The 2013 iteration of California’s Title 24 energy standards, which came into effect last July, effectively raises the bar on the energy performance of buildings. One aspect of their thermal performance which now comes under the microscope in terms of obtaining the building’s final permit and Certificate of Occupancy is air infiltration. And can lights, while aesthetically pleasing, present certain real challenges from an energy performance perspective.
Recessed lights add elegant beauty to this minimalist bathroom, a beauty that comes with an energy price tag.
Recessed Can Lights: The Beauty And The Beast Also known as “can lights” or “downlights”, recessed lighting lends an uncluttered look that provides light without taking up headroom or ceiling space. Recessed lights are often used to highlight wall features or to provide focused overhead lighting for reading or working. They can be used to increase the amount of light in a room, highlight artwork or other special features, and open up spaces so they look and feel bigger. But if we look at a can light with an infrared camera we’ll usually see evidence of air leaks at the perimeter of each fixture. In most cases, these innocent-looking circles are actually holes in the ceiling element of the building envelope.
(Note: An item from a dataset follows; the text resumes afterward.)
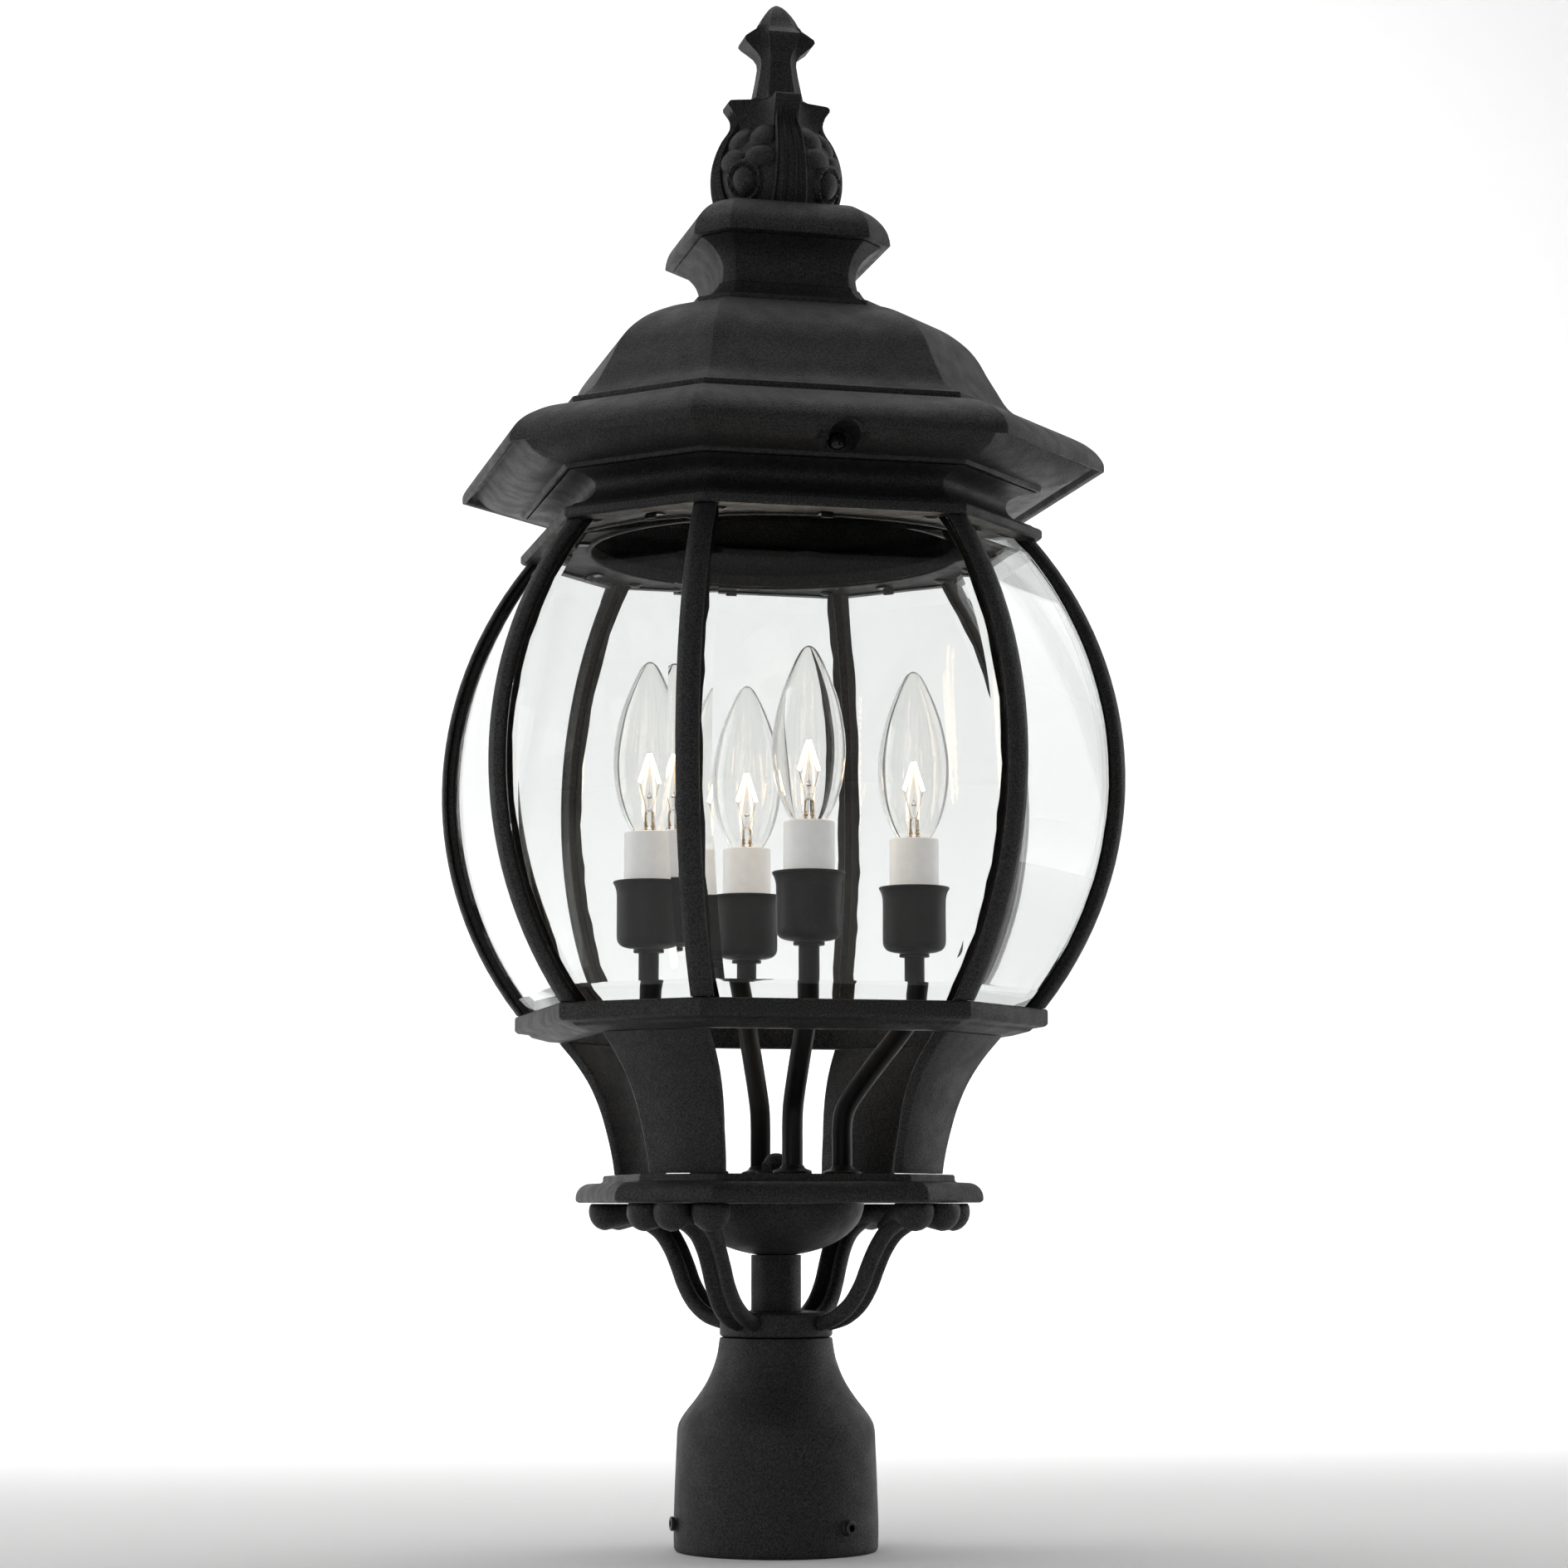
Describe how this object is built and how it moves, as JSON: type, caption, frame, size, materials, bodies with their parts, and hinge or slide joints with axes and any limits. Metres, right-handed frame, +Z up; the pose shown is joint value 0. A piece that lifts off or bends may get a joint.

Infrared images showing heat leakage through the insulation above an IC rated, airtight recessed light.
Recessed Lighting: The Problem The building envelope is a continuous layer separating the interior from the exterior. The closer the building envelope is to an uninterrupted whole, the more efficient the building will be. Recessed lights arose as an alternative to their surface-mounted predecessor – with the trade-off in terms of energy performance being that we’ve now punched a hole through the building enclosure. Our neat, uncluttered interior lighting solution comes at the cost of a substantial amount of conditioned air leakage for that appearance. The fixtures penetrate the air barrier and almost always make the house less efficient. With the new Title-24 regulations, recessed lights are required to have airtight housings (called AT-rated). They achieve this by implementing weather-stripping at their perimeter, at the trim. But so-called “airtight” recessed can lights are not literally airtight, but simply leak less air than conventional recessed cans. Not only do even AT-rated recessed can lights leak some air, but the hot lamps inside them also make the situation worse, turning the holes in the building envelope into small chimneys. The heat source accelerates the stack effect, accelerating the flow of air. Still worse, each fixture takes up roughly the area of a quart-sized paint can, taking up room in the ceiling that would serve a thermally better purpose filled with insulation.
New product lines of surface-mounted lighting present an attractive – cost-wise, energy-wise, and aesthetically-wise – alternative to recessed cans.
What To Do? Despite the increased labor to make them 100% airtight and the potential costs for retesting until we pass the energy audit at permit final, if we do insist on using recessed lights, we may need to consider designing them into either secondary dropped soffits or soffit boxes, thus keeping the light source elegantly out-of-sight without punching holes in the thermal envelope. The problem with this approach is that, while potentially sculpturally pleasing, we’ve essentially converted a relatively affordable light source into a disproportionately expensive and thus inelegant lighting strategy from a costs-benefits perspective. The most cost effective and easiest solution may be to exorcize recessed light cans from the designer’s mental quiver of design tools. Once we begin move away from recessed cans, we can also move away from their limitations e.g. the fact that they are fixed in one place, and either unidirectional or with only a limited range of direction. There are literally dozens of ways to elegantly light a space other than by gouging a hole through the air barrier.